A new report contains good news and bad news for public employees in local pension plans. The good news is that locally-administered pension plans have a better track record of paying the annual required contribution, but the bad news is that those plans still lag the funding levels of state-administered plans, according to the report, "Locally-Administered Pension Plans, 2007-2011," from the Center for State and Local Government Excellence (CSLGE).
The report said pension plans administered by local governments were 72 percent funded, compared to state-run plans funded at 76 percent. Experts recommend that pension systems should be at least 80 percent funded.
The CSLGE report's authors said the gap between local and state-run plans is "puzzling because local plan sponsors generally pay a larger share of their annual required contribution than state plan sponsors." The explanation, the report concluded, was straightforward. State plans take bigger risks, investing in more risky assets, and have generally earned higher returns.
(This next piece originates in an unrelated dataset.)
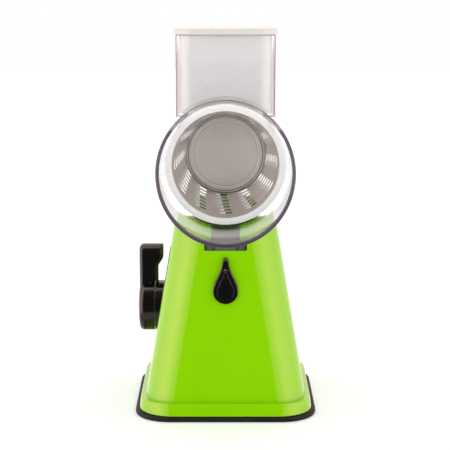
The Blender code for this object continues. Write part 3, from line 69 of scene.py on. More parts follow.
def middle_height(node: str) -> float:
    """The height of the middle of a CAD node's box."""
    low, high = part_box(node)
    return (low.z + high.z) / 2


class Axis(Enum):
    """The world axis that a piece is turned about."""

    X = "x"
    Y = "y"
    Z = "z"

    def stand_up(self, across: np.ndarray, aside: np.ndarray, along: np.ndarray) -> np.ndarray:
        """Points from two directions across this axis and the one along it.

        Args:
            across: distances in the first direction across the axis.
            aside: distances in the second direction across the axis, upwards on X and Y.
            along: distances along the axis.

        Returns:
            The points, with x, y and z last.
        """
        orders = {
            Axis.X: (along, across, aside),
            Axis.Y: (across, along, aside),
            Axis.Z: (across, aside, along),
        }
        return np.stack(np.broadcast_arrays(*orders[self]), axis=-1)


class Ends(Enum):
    """How a stack of rows closes into a body."""

    CAPS = "a flat face on the first row and on the last"
    POLES = "the first and last rows are single points"
    RING = "the last row joins the first"
    OPEN = "a sheet with two free edges"


class Work(Enum):
    """What a second shape does to a piece."""

    CUT = "DIFFERENCE"
    JOIN = "UNION"


def soften(line: list | np.ndarray, reach: float, steps: int = 3, closed: bool = False) -> np.ndarray:
    """Rounds the corners of a line of points.

    Each corner C becomes the curve (1 - t)^2 A + 2t(1 - t) C + t^2 B. A and B lie on the two stretches
    that meet in C, the reach away from it, or 0.45 of the stretch where that is shorter.

    Args:
        line: the points, one a row.
        reach: how far from a corner its rounding starts.
        steps: the stretches that each corner becomes.
        closed: whether the last point leads back to the first.

    Returns:
        The rounded line's points.
    """
    line = np.asarray(line, float)

    def step_towards(way: np.ndarray) -> np.ndarray:
        """The step from each point along its stretch to where the rounding starts."""
        length = np.linalg.norm(way, axis=1, keepdims=True)
        return way * np.minimum(reach / np.maximum(length, MERGE), BEND_LIMIT)

    start = line + step_towards(np.roll(line, 1, axis=0) - line)
    end = line + step_towards(np.roll(line, -1, axis=0) - line)
    t = np.linspace(0, 1, steps + 1)[None, :, None]
    curve = (1 - t) ** 2 * start[:, None] + 2 * t * (1 - t) * line[:, None] + t**2 * end[:, None]
    if closed:
        return curve.reshape(-1, 2)
    return np.vstack([line[:1], curve[1:-1].reshape(-1, 2), line[-1:]])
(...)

The upside for local pension plans is that during the financial crisis, their less risky portfolios fared better, helping narrow the funding gap with state plans. Local plans have narrowed the funding gap to 4 percent in only the last four years.
Locally-administered plans are funded for general employees, teachers and first responders. Overall, according to the National Association of Counties, 42 percent of local pension plan contributions go to locally-administered plans, while 58 percent go to state-administered plans.